Le plus cohérent aurait été de décider une invalidation partielle, imputant l’initiative de ses aspects contraires aux droits supérieurs et fondamentaux, et soumettant en votation le texte restant. Faute de courage, et niant son mandat constitutionnel, le parlement a préféré utiliser un contre-projet en laissant ainsi de manière malsaine le peuple arbitrer une question juridique.
Ensuite, avec ce contre-projet, le triumvirat gouvernemental pense faire un pied de nez à l’UDC en la privant de sa (très probable) victoire devant le peuple. Mais comment peut-on prétendre avoir battu politiquement un adversaire quand on a repris à son compte toutes ses thèses? En réalité, l’alliance PLR-PDC-PS a déjà perdu. L’UDC n’a même plus à se battre pour trouver des majorités sur ses propositions, les autres partis gouvernementaux s’en chargent. La menace suffit pour que ces trois partis se mettent à travailler avec zèle à la concrétisation politique et juridique de leurs idées. Mais l’acceptation du contre-projet par le peuple au lieu de l’initiative sera une victoire à la Pyrrhus. Car les citoyens finissent toujours par préférer l’original à la copie…

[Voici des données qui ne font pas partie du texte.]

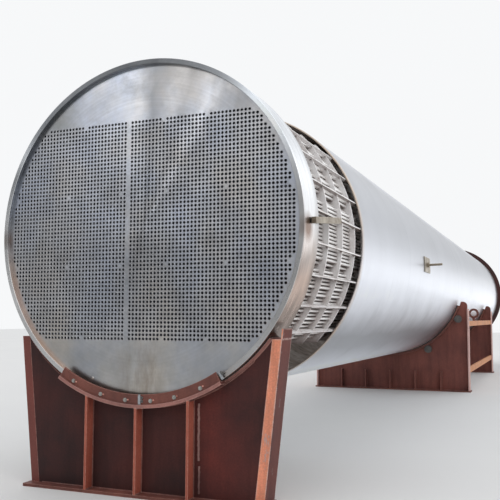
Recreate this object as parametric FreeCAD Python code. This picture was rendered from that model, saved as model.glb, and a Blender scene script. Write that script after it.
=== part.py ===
import FreeCAD, Part
import math
import os

# Shell and tube heat exchanger, drawn with its tube bundle part way into the shell.
# The shell axis runs along +Y and the drilled face of the front tubesheet looks along -Y.
# A "station" is a distance behind that face. The origin is on the floor, in the middle.

# --- tube layout -------------------------------------------------------------------
tube_pitch = 32.0            # square pitch, along X and Z
tube_outer_radius = 12.5
tube_wall = 2.0
field_half_rows = 27         # rows above and below the centre row
stated_bores = 12            # tube bores that are cut through the front tubesheet

# --- shell, tubesheets and bundle --------------------------------------------------
shell_radius = 1357.0
shell_wall = 14.0
shell_start = 1640.0         # the bundle stands out of the shell by this much
shell_end = 18080.0
weld_bevel = 6.0             # on the shell's open front edge
axis_height = 2060.0
tubesheet_thickness = 294.0
lip_depth = 38.0
lip_width = 39.0
bundle_to_shell_gap = 18.0   # radial, between support plates and shell
plate_thickness = 16.0
plate_flat_margin = 42.0     # plate above the outermost tubes
first_plate = 650.0
plate_step = 404.0
plate_count = 4
rail_count = 8               # on each side
rail_step_deg = 10.8
rail_thickness = 12.0
rail_depth = 32.0
rail_to_shell_gap = 5.0
rail_side_clearance = 0.5    # between a rail and its slot in a support plate
rail_to_bundle_gap = 6.0     # between the rails and the outermost tubes

# --- rear flange -------------------------------------------------------------------
flange_height = 115.0        # outside the shell
flange_thickness = 120.0

# --- tie bars between the front tubesheet and the bundle ---------------------------
tie_start = 96.0
tie_end = 872.0
tie_height = 48.0
tie_thickness = 36.0
tie_start_lift = 12.0        # above the axis
tie_end_drop = 21.0          # bar centre below the rail it is welded to

# --- brackets on the shell's sides -------------------------------------------------
bracket_station = 5190.0
bracket_lift_deg = 1.6
pad_length = 420.0
pad_height = 210.0
pad_thickness = 12.0
stub_radius = 16.0
stub_length = 200.0
stub_collar_radius = 34.0
stub_collar_length = 30.0

# --- steelwork shared by both supports ---------------------------------------------
fit_gap = 0.3                # between curved faces that rest on each other
cut_margin = 1.0             # how far a cutting body runs past what it cuts
web_thickness = 20.0
base_thickness = 24.0

# --- front saddle ------------------------------------------------------------------
saddle_front = 12.0          # station of the front web and posts
post_depth = 200.0
post_flange = 75.0
post_steel = 11.0
post_top_drop = 854.0        # below the shell axis
post_corner_inset = 4.6      # inner top corner inside the bearing plate's outer face
post_lean = 137.0            # foot of a post inside its top
post_clearance_deg = 0.2     # between a post and the end of the bearing plate
front_lining = 6.0
front_bearing = 26.0
shelf_reach = 88.0           # bearing plate in front of the web
shelf_half_angle = 31.5
strip_thickness = 12.0
strip_setback = 14.0         # behind the shelf's front edge
strip_cover = 71.0           # strip reaches this far inside the tubesheet's edge
strip_joint_gap = 14.0
strip_joint_offset = 24.0    # joint lies right of the centre line
front_rib_spacing = 450.0
front_rib_count = 3
tab_height = 76.0
tab_length = 190.0
tab_thickness = 12.0

# --- rear cradle -------------------------------------------------------------------
cradle_front = 9050.0
cradle_length = 5190.0       # front face of one plate to front face of the other
cradle_side_margin = 61.7    # plate edges outside the bearing plate
ear_top_drop = 384.0         # below the shell axis
ear_round = 80.0
cradle_lining = 14.0
cradle_bearing = 26.0
bearing_width = 160.0
cradle_flange_width = 200.0
cradle_flange_drop = 520.0   # flange tops below the shell axis
cradle_rib_spacing = 480.0
cradle_rib_count = 5
cradle_rib_share = 0.54      # of the plate's height at the centre line
cradle_rib_depth = 110.0
rib_thickness = 20.0
boss_radius = 70.0
boss_length = 45.0
boss_offset = 72.0           # outside the cradle plate's arc
boss_angles = (28.8, 60.5)   # below horizontal, on each side
beam_height = 100.0
beam_width = 50.0
beam_steel = 8.0
upper_beam_drop = 794.0
lower_beam_height = 388.0    # above the floor
eye_station = 10390.0
eye_radius = 100.0
eye_hole_radius = 58.0
eye_rise = 149.0             # hole centre above the upper beam
eye_thickness = 24.0

# --- values that follow ------------------------------------------------------------
tube_bore_radius = tube_outer_radius - tube_wall
shell_inner_radius = shell_radius - shell_wall
rail_outer_radius = shell_inner_radius - rail_to_shell_gap
rail_inner_radius = rail_outer_radius - rail_depth
bundle_radius = rail_inner_radius - rail_to_bundle_gap
bundle_half_height = field_half_rows * tube_pitch + tube_outer_radius
field_radius = bundle_radius - tube_outer_radius
stated_bore_step = int(2.0 * field_radius / tube_pitch / (stated_bores - 1))
plate_radius = shell_inner_radius - bundle_to_shell_gap
plate_half_height = bundle_half_height + plate_flat_margin
rear_face = shell_end + tubesheet_thickness
flange_radius = shell_radius + flange_height
saddle_rear = saddle_front + post_depth
shelf_front = saddle_front - shelf_reach
front_bearing_inner = shell_radius + fit_gap + front_lining
front_bearing_outer = front_bearing_inner + front_bearing
strip_inner_radius = shell_radius - strip_cover
post_top = axis_height - post_top_drop
post_corner_reach = math.sqrt((front_bearing_outer - post_corner_inset) ** 2 - post_top_drop ** 2)
post_top_reach = post_corner_reach + post_flange
post_foot_reach = post_top_reach - post_lean
cradle_bearing_inner = shell_radius + fit_gap + cradle_lining
cradle_bearing_outer = cradle_bearing_inner + cradle_bearing
cradle_reach = cradle_bearing_outer + cradle_side_margin
cradle_rear = cradle_front + cradle_length
cradle_rib_height = cradle_rib_share * (axis_height - cradle_bearing_outer - base_thickness)
upper_beam_height = axis_height - upper_beam_drop
middle_station = (shelf_front + rear_face + lip_depth) / 2.0


def along(station):
    """Y of a station in the part's own frame."""
    return station - middle_station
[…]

Enfin, il faut s’inquiéter de la teneur des débats autour de l’initiative des «moutons noirs» qui montre une nouvelle fois le glissement électoraliste de la classe politique lorsqu’il s’agit de débattre du cocktail étrangers-sécurité. «Il faut répondre au sentiment d’insécurité de la population», répète-t-on comme un leitmotiv. Or, personne au sein du parlement ne s’est posé la question de la réelle pertinence de l’instrument de sanction proposé par l’initiative, à savoir l’expulsion systématique. Comme la criminalité étrangère est avant tout le fait de groupes organisés, ceux-ci, lorsqu’ils sont appréhendés, font déjà aujourd’hui l’objet de mesures d’expulsion. Si elles ne sont souvent pas appliquées – ce qui est un réel problème –, c’est faute d’accords de réadmission ou d’établissement de l’identité réelle des prévenus. Dès lors, les textes de l’initiative et du contre-projet n’apporteront aucune solution à cette situation. Que l’UDC émette des propositions qui n’améliorent pas la sécurité, c’est normal: ce parti cherche à utiliser la peur des gens, pas à y répondre. De plus, si la Suisse devenait plus sûre, le parti d’extrême droite perdrait des voix; il n’a donc aucun intérêt à défendre des solutions efficaces.
Par contre, que les trois autres partis gouvernementaux ratifient des propositions creuses et valident ainsi une politique dénuée de fondement matériel, cela relève d’une dangereuse tendance démagogique. Les lois doivent être faites pour répondre de manière efficace à des problèmes réels, non pas pour donner crédit à des «ressentis».
Le PLR, le PDC et encore moins le PS ne devraient chercher à reformuler les thèses de l’UDC; à force de jouer au pompier, on en vient à légitimer l’incendiaire. Au contraire, les partis républicains nécessitent de se concentrer sur la résolution réelle des situations à risque par des mesures efficientes et respectueuses de droits fondamentaux. Et, quand il le faut, résister aux propositions aussi populistes qu’inefficaces, quitte, parfois, à perdre en votation.